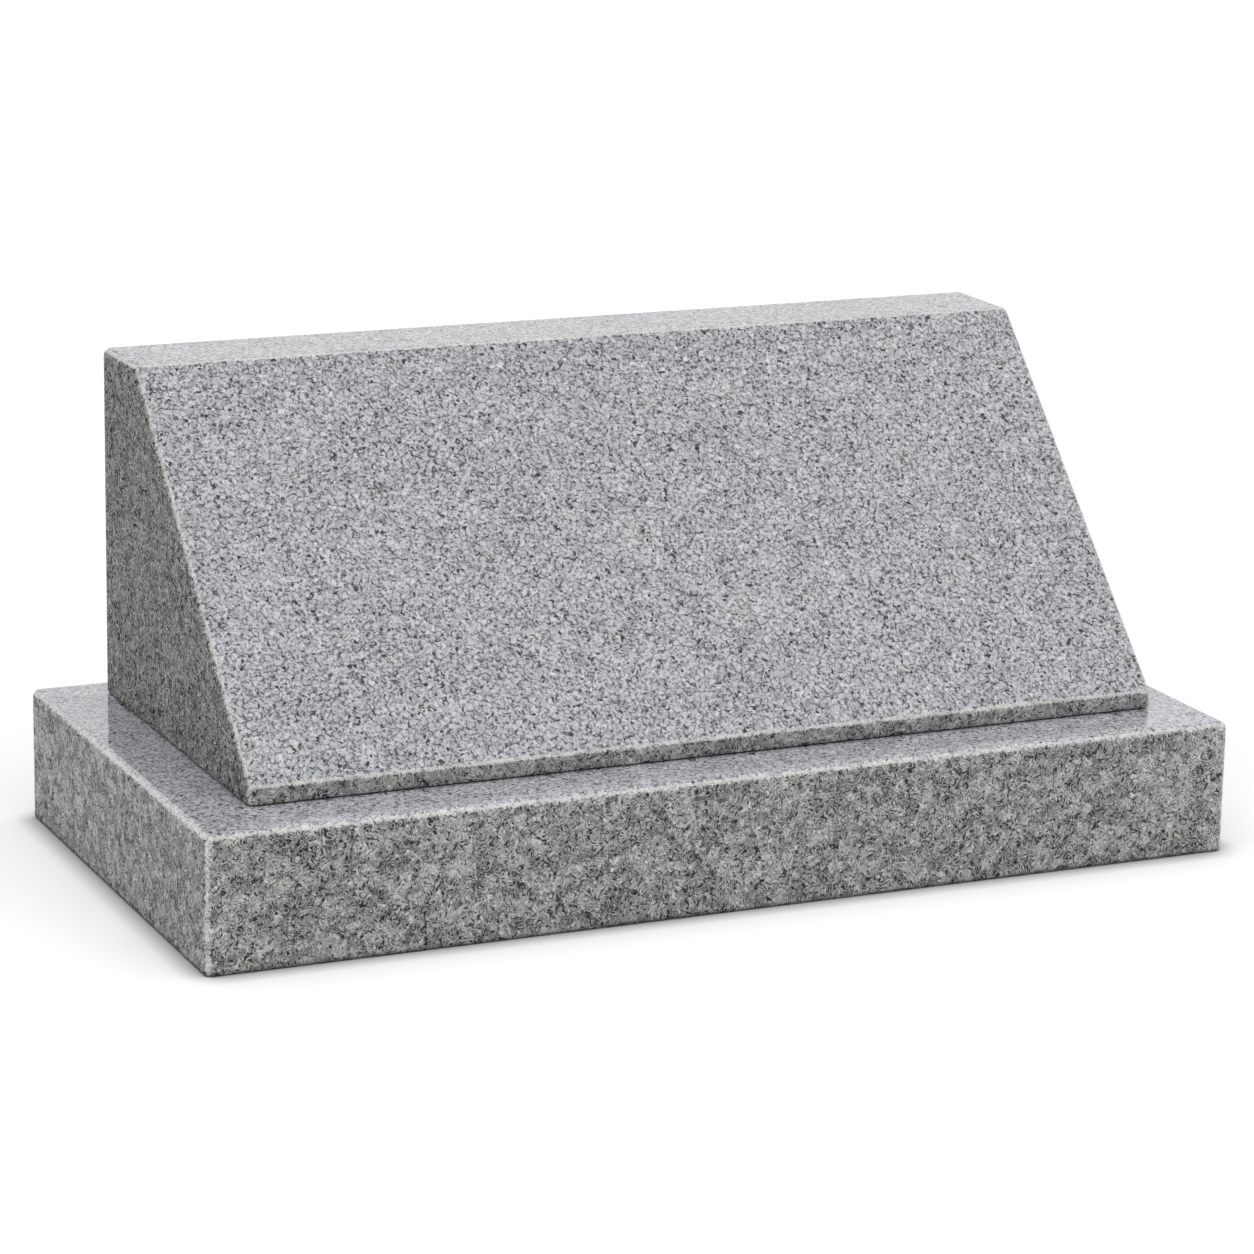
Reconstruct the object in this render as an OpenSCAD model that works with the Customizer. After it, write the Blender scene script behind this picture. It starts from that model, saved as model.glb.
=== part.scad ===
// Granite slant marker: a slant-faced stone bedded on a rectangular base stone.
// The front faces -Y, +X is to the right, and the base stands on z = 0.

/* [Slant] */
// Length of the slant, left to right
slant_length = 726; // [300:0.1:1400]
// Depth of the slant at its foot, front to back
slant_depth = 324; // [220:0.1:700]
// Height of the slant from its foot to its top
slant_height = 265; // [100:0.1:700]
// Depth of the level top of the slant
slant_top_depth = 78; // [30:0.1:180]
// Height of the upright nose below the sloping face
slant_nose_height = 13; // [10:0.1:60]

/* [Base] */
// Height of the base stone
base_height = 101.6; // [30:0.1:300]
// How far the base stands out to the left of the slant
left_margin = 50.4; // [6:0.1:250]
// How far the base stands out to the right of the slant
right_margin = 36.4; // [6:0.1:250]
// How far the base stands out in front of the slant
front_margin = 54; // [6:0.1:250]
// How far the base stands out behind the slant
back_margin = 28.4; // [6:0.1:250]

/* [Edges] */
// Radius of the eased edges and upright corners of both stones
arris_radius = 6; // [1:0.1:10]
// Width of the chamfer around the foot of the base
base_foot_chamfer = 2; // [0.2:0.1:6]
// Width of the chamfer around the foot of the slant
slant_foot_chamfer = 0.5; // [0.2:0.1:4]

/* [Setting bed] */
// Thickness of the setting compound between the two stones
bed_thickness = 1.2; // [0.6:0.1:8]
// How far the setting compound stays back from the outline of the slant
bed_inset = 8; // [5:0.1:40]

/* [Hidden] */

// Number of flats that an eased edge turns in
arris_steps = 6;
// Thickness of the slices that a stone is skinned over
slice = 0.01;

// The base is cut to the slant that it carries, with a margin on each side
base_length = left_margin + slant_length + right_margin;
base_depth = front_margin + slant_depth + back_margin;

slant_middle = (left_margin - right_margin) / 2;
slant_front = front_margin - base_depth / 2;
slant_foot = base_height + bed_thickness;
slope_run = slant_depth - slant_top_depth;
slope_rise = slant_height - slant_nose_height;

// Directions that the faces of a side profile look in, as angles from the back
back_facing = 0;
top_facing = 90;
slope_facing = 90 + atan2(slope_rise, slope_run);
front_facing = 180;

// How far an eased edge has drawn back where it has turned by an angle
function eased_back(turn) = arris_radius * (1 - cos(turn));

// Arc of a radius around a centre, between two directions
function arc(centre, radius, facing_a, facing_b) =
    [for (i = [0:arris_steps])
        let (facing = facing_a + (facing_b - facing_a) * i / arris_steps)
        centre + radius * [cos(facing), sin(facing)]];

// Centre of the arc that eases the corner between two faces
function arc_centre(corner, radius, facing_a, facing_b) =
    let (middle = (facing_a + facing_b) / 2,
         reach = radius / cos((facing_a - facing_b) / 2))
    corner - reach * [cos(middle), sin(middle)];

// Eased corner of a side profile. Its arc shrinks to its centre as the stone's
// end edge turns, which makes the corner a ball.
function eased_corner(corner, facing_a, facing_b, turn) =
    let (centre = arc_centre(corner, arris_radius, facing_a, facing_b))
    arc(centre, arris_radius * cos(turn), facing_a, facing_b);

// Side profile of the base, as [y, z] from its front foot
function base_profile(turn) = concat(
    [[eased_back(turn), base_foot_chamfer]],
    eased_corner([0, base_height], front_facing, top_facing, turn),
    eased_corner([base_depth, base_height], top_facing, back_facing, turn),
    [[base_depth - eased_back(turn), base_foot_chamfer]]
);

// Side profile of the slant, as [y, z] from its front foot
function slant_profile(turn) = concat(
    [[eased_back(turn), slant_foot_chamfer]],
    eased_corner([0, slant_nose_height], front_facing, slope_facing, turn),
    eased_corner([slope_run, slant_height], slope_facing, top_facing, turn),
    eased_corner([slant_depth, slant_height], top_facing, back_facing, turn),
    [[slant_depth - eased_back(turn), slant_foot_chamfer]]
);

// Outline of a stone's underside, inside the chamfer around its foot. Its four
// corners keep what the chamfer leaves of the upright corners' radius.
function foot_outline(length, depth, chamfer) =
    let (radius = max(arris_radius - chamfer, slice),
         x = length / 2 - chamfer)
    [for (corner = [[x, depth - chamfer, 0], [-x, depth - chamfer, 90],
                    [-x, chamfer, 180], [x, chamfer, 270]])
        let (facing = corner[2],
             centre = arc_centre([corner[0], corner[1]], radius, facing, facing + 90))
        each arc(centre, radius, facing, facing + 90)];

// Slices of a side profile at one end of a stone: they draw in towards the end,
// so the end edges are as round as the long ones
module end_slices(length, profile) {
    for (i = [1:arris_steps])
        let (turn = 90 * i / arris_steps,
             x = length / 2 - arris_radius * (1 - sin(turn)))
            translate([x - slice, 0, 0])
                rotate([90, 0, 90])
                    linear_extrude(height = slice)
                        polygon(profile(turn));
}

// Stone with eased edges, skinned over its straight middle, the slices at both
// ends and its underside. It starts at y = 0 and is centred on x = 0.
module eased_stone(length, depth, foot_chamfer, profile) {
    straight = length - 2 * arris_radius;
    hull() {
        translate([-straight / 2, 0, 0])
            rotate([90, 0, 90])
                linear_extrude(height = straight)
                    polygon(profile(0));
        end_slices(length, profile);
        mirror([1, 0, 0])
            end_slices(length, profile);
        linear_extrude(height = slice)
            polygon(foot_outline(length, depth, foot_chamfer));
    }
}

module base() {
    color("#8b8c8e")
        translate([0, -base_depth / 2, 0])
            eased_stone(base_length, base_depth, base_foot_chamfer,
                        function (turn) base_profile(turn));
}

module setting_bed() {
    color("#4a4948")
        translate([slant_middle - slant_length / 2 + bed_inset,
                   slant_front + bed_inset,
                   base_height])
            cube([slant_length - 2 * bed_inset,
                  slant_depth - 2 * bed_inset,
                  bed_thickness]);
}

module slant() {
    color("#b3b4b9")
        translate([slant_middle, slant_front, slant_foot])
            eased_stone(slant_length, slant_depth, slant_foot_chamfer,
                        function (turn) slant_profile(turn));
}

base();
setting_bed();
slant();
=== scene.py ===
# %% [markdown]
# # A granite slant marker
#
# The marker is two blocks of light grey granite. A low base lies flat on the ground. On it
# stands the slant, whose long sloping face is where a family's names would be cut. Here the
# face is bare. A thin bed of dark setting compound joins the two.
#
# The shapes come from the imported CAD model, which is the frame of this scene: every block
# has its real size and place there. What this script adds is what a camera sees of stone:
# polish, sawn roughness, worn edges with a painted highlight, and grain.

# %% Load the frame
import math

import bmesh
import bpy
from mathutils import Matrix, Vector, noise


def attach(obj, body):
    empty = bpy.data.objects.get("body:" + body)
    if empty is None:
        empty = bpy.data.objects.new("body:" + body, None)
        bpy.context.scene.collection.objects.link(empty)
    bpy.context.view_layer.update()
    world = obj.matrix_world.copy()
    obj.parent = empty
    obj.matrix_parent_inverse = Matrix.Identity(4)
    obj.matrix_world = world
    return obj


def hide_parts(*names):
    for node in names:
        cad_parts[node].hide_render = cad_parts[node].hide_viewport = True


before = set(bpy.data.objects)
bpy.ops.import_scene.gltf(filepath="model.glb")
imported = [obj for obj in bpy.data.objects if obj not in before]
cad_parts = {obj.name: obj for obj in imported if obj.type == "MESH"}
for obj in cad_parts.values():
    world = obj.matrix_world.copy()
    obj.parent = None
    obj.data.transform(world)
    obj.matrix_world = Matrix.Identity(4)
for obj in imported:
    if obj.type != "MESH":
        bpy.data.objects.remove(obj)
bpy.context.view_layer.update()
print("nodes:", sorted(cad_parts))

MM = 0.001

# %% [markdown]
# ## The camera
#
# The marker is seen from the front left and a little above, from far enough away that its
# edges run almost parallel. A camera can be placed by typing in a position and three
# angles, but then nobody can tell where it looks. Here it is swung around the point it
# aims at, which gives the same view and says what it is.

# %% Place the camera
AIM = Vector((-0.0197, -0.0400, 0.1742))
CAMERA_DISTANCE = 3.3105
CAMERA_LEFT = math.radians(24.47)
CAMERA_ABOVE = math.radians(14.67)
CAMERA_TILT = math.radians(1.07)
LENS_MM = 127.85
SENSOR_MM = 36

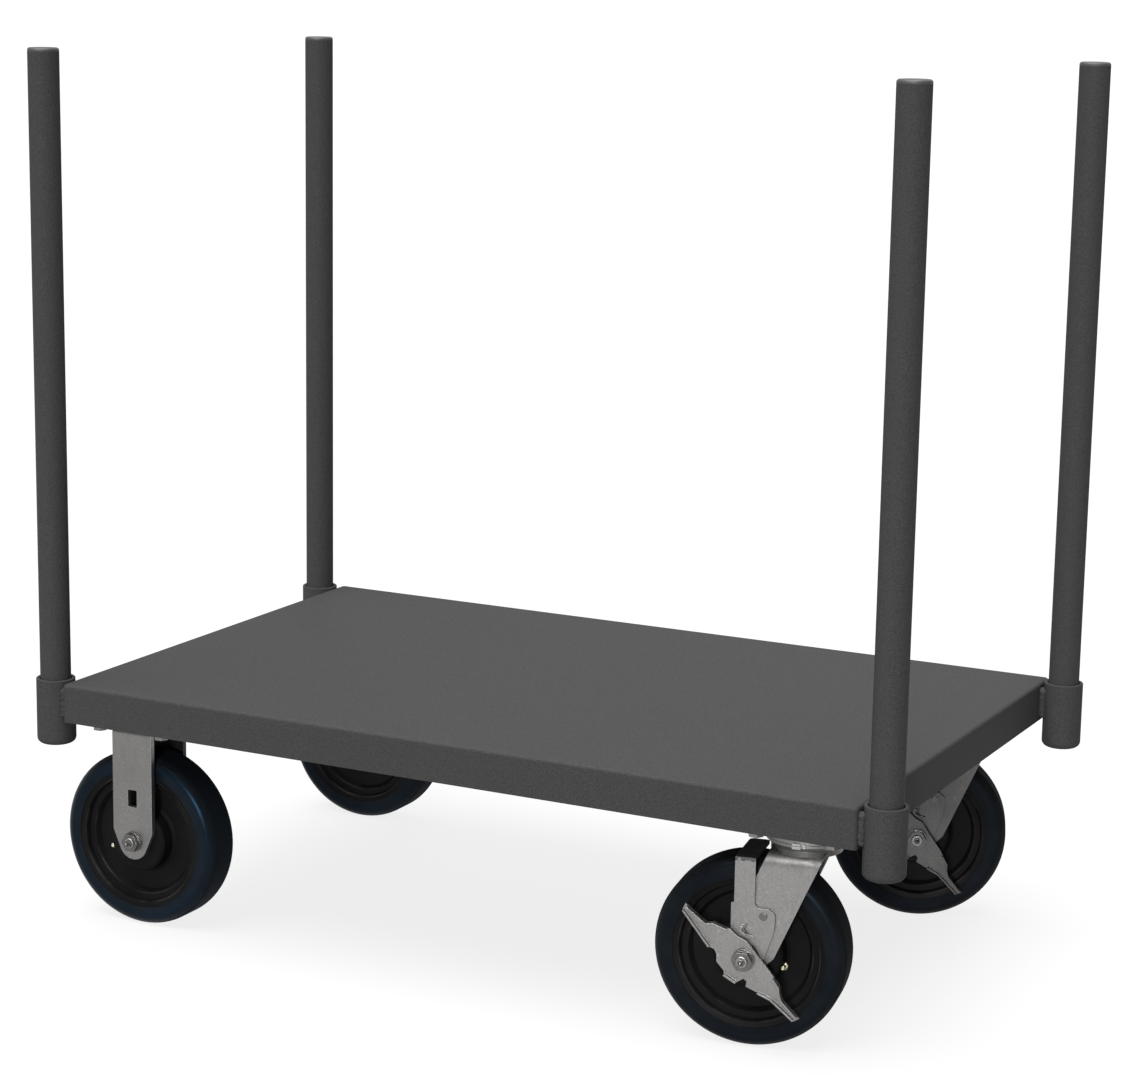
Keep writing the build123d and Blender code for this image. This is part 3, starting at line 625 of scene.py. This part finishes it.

┄┄┄┄┄┄┄┄┄┄

• TASK BRIEF: From the very first line of the data through the line with "slant_nose_height = 13; // [10:0.1:60]" in it, please reproduce each line exactly and output nothing more.

• REPLY:
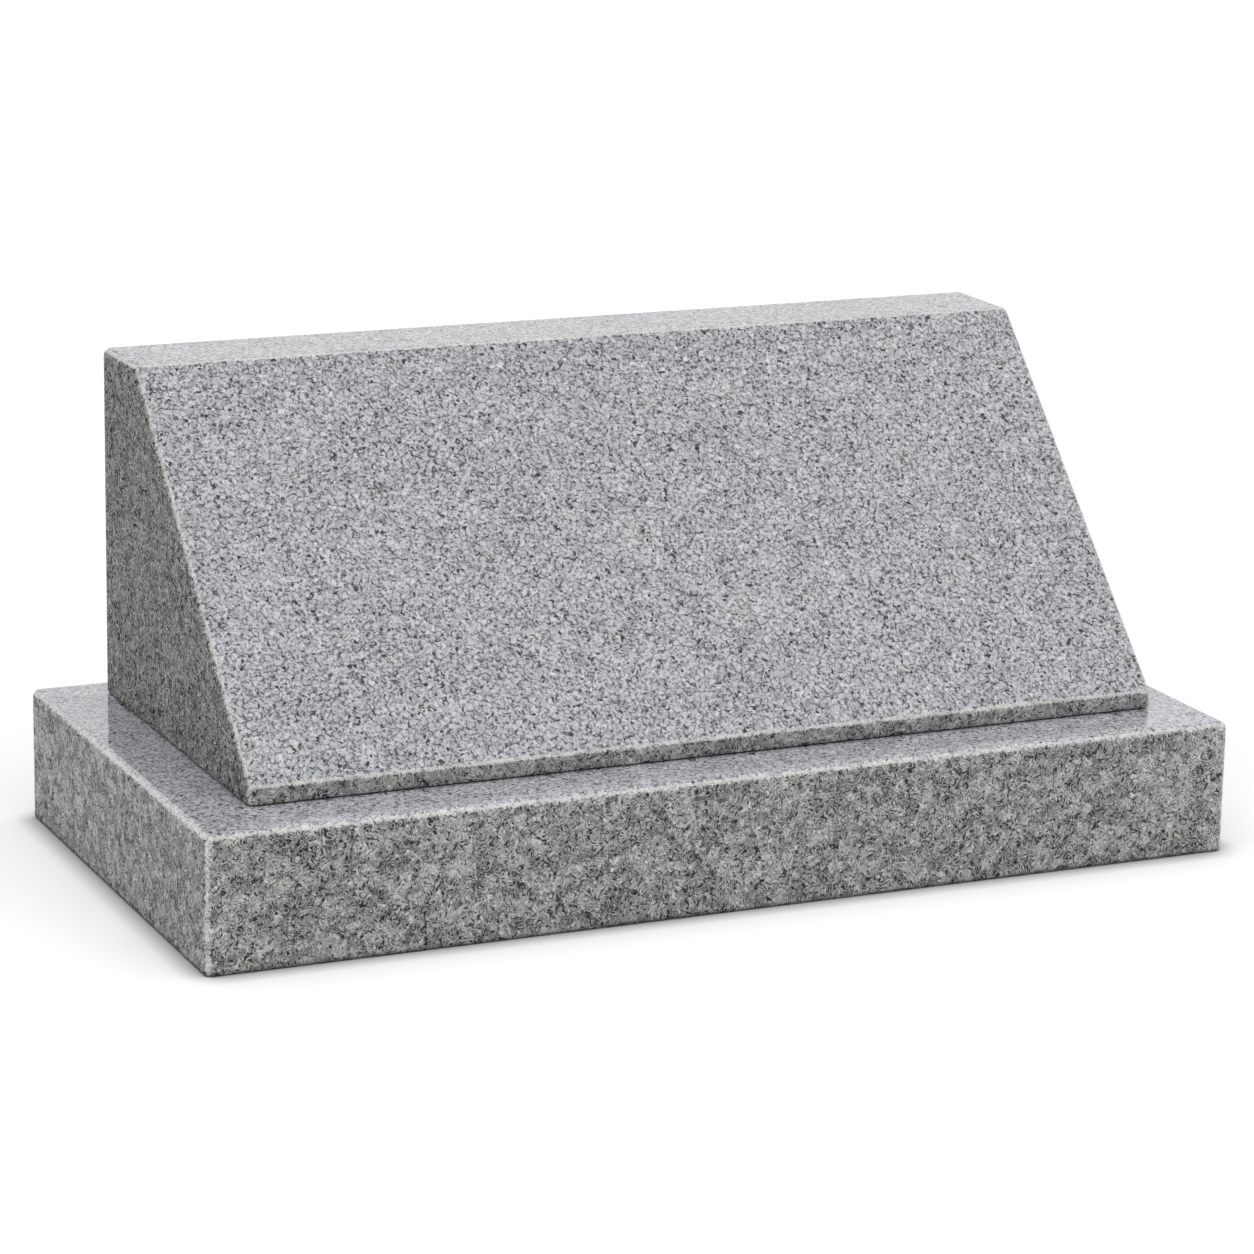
Reconstruct the object in this render as an OpenSCAD model that works with the Customizer. After it, write the Blender scene script behind this picture. It starts from that model, saved as model.glb.
=== part.scad ===
// Granite slant marker: a slant-faced stone bedded on a rectangular base stone.
// The front faces -Y, +X is to the right, and the base stands on z = 0.

/* [Slant] */
// Length of the slant, left to right
slant_length = 726; // [300:0.1:1400]
// Depth of the slant at its foot, front to back
slant_depth = 324; // [220:0.1:700]
// Height of the slant from its foot to its top
slant_height = 265; // [100:0.1:700]
// Depth of the level top of the slant
slant_top_depth = 78; // [30:0.1:180]
// Height of the upright nose below the sloping face
slant_nose_height = 13; // [10:0.1:60]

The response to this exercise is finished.